Reactor pressure vessel for Akkuyu-1 shipped, steam generators delivered

The reactor pressure vessel for Akkuyu-1. Photo: Rosatom

Rosatom, Russia’s state atomic energy corporation, announced last week that the reactor pressure vessel for Unit 1 of Turkey’s Akkuyu plant has been shipped from the Atommash plant in Volgodonsk, Russia. Also, the four steam generators for the reactor have arrived at the Vostochny Cargo Terminal, near the port of Mersin in southern Turkey. Atommash has shipped all the most important large-sized equipment for the primary circuit of the reactor for Akkuyu-1, Rosatom said.

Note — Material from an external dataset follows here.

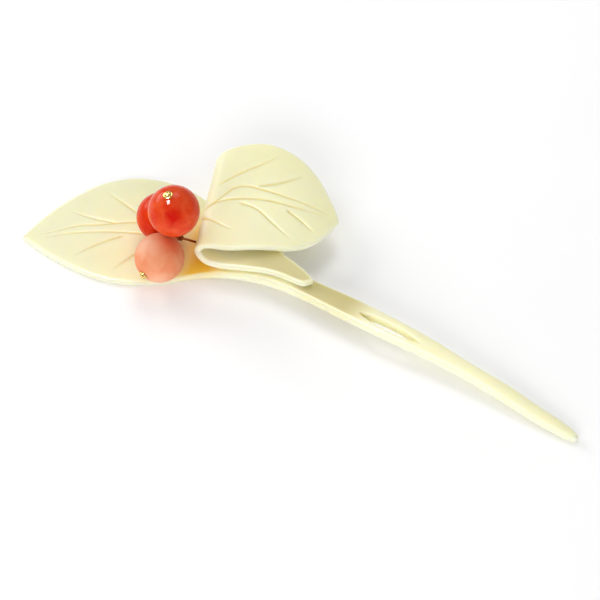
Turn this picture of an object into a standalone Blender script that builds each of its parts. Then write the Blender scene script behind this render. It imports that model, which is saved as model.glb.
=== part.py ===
"""Leaf-shaped hair pin of ivory-coloured resin with three coral beads on gold headpins.

The table of stations below is in millimetres, in the pin's drawing frame: +X along the stem towards its
tip, +Z up, z = 0 on the table that the pin lies on. Every object is then moved by SHIFT, so that the
origin is the bottom centre of the whole pin's box, and scaled to metres.
"""
import math

import bmesh
import bpy
import numpy as np
from mathutils import Vector

MM = 0.001
SHIFT = Vector((-4.20, -6.37, 0.0))          # drawing frame to the object's own frame
GAP = 0.3                                    # clearance between touching pieces

# Body: one row for each station along the centre line.
# x, y, half-width at the back, half-width at the front, underside height, thickness in the middle, at the edge
BODY = (
    (-68.2, -18.2, 0.0, 0.0, 0.0, 1.7, 1.6),
    (-63.5, -14.9, 6.7, 5.7, 0.0, 1.9, 1.6),
    (-58.0, -11.4, 13.3, 10.3, 0.0, 2.2, 1.5),
    (-52.0, -8.0, 18.5, 13.5, 0.0, 2.5, 1.4),
    (-46.0, -5.0, 20.6, 14.7, 0.0, 2.7, 1.3),
    (-40.0, -2.4, 20.0, 14.4, 0.0, 2.8, 1.2),
    (-34.0, -0.6, 17.2, 12.8, 0.0, 2.9, 1.2),
    (-28.0, 0.6, 12.6, 9.9, 0.1, 3.0, 1.3),
    (-21.0, 1.1, 7.8, 6.4, 0.6, 3.0, 1.5),
    (-14.0, 1.1, 4.8, 4.3, 1.5, 2.9, 1.8),
    (-6.0, 0.8, 3.4, 3.0, 2.4, 2.8, 2.1),
    (3.0, 0.4, 2.9, 2.8, 3.0, 2.7, 2.3),
    (13.0, 0.0, 3.1, 3.1, 3.3, 2.6, 2.3),
    (24.0, -0.5, 3.0, 3.0, 3.3, 2.6, 2.3),
    (35.0, -0.9, 2.6, 2.6, 3.0, 2.5, 2.2),
    (45.0, -1.7, 2.1, 2.0, 2.5, 2.4, 2.1),
    (56.0, -2.65, 2.15, 1.95, 1.7, 2.3, 2.0),
    (66.0, -3.8, 1.9, 1.9, 0.8, 2.2, 1.9),
    (72.0, -4.4, 1.7, 1.6, 0.3, 2.1, 1.8),
    (76.6, -4.8, 1.0, 1.0, 0.0, 1.8, 1.6),
)
BODY_EDGE_RADIUS = 0.9
LEAF_TIP_ROUND = 1.2
STEM_TIP_ROUND = 2.2
LEAF_PART = 52.0                             # length along the centre line where the leaf becomes the stem
SLOT_X = (17.1, 32.8)                        # ends of the lens-shaped slot through the stem
SLOT_HALF_WIDTH = 1.0
SLOT_SHIFT = -0.5                            # the slot lies this far from the centre line

# Curled leaf: drawn flat, then folded. One row for each station along the flat sheet:
# distance past the middle of the bend, back edge, front edge
LEAF = (
    (-30.3, -20.4, -22.0),
    (-28.0, -18.3, -22.6),
    (-25.2, -16.0, -21.7),
    (-22.2, -13.5, -20.4),
    (-18.1, -9.2, -19.3),
    (-13.1, -0.8, -18.7),
    (-8.6, 7.4, -18.4),
    (-4.1, 12.4, -17.7),
    (0.0, 14.2, -16.2),
    (3.4, 16.2, -15.5),
    (6.6, 18.1, -15.4),
    (10.1, 19.2, -15.1),
    (14.6, 19.0, -14.3),
    (18.8, 17.3, -13.7),
    (23.1, 14.4, -12.9),
    (26.6, 10.7, -11.2),
    (29.8, 6.0, -8.2),
    (32.3, 1.9, -4.1),
    (33.6, -0.6, -1.6),
)
SHEET = 1.7                                  # thickness of the curled leaf
SHEET_EDGE_RADIUS = 0.8
STALK_END_ROUND = 2.4
POINT_ROUND = 1.2
# Fold seen from the side: distance ahead of the bend line, height above the lower layer
FOLD = (
    (40.0, 0.0), (27.0, 0.0), (14.0, 0.0), (6.4, 0.0), (3.0, 0.1), (0.4, 0.65), (-1.2, 1.8), (-1.7, 3.1),
    (-0.9, 4.5), (1.3, 5.5), (4.4, 6.05), (8.0, 6.25), (13.0, 6.1), (18.0, 5.5), (23.0, 4.5), (27.0, 3.4),
    (30.5, 2.2), (34.0, 0.9),
)
FOLD_MIDDLE = 7                              # the point of FOLD where the flat sheet's distance is 0
FOLD_ANGLE = math.radians(22.0)              # direction of the folded leaf, from +X towards +Y
FOLD_ORIGIN = Vector((-30.3, 10.8, 0.0))
SIDE_DROP = 1.6                              # how much lower the folded leaf's long edges are than its middle
FRONT_OPEN = 0.012                           # the bend opens towards the back by this share of each millimetre

# Beads: centre, radius, direction of the headpin's head
RED = (Vector((-30.8, -6.5, 20.0)), 6.2, Vector((-0.09, -0.21, 0.97)))
PINK = (Vector((-31.5, -12.5, 8.9)), 5.95, Vector((-0.13, -0.97, -0.18)))
DEEP_RED = (Vector((-38.0, -1.7, 9.8)), 6.0, Vector((-0.90, 0.44, -0.02)))
BORE_RADIUS = 0.6
WIRE_RADIUS = 0.3
HEAD_RADIUS = 1.15
HEAD_HEIGHT = 0.7
KNOT = Vector((-30.2, -5.4, 10.2))           # where the three wires are bound together
KNOT_RADIUS = 0.75
STALK_HOLE = -13.0                           # place along the bend where the wire stalk enters the leaf
STALK_HOLE_RADIUS = 0.6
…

Atommash is a branch of AEM Technologies, which is part of Atomenergomash, the equipment-building division of Rosatom.

Foundation slabs for Akkuyu-2 reactor, turbine buildings completed

Concrete pouring for the foundation slabs for the Akkuyu-2 reactor and turbine buildings has been completed, Akkuyu Nuclear has announced. Unit 2 is one of four reactors under construction at the Akkuyu site, located on the Mediterranean coast in southern Turkey.

More than 17,000 cubic meters (about 600,350 cubic feet) of concrete have been poured into the Akkuyu-2 reactor building’s foundation, The company reported on September 23. The area of the concrete slab is 6,864 square meters (about 73,883 square feet), while its height and depth are 2.6 meters (about 8.5 feet) and over 8 meters (over 26 feet), respectively, according to the company.

Leningrad II unit reaches first criticality

Rosatom officials and plant staff celebrate in the control room at Leningrad II-2 as the unit achieves first criticality. Photo: Rosatom

Rosenergoatom, the electric power division of Rosatom, Russia’s state-owned nuclear power corporation, announced on August 31 that Leningrad II-2 has achieved initial criticality. The unit is one of two Generation III+ VVER-1200 pressurized water reactors at the Leningrad nuclear plant.

Leningrad II-2 is scheduled for commercial start early next year, replacing Leningrad I-2, a 925-MWe RBMK-1000 light-water–cooled graphite-moderated reactor that will permanently cease operation at the end of 2020 after 45 years of service. Fuel loading at Leningrad II-2 began in July.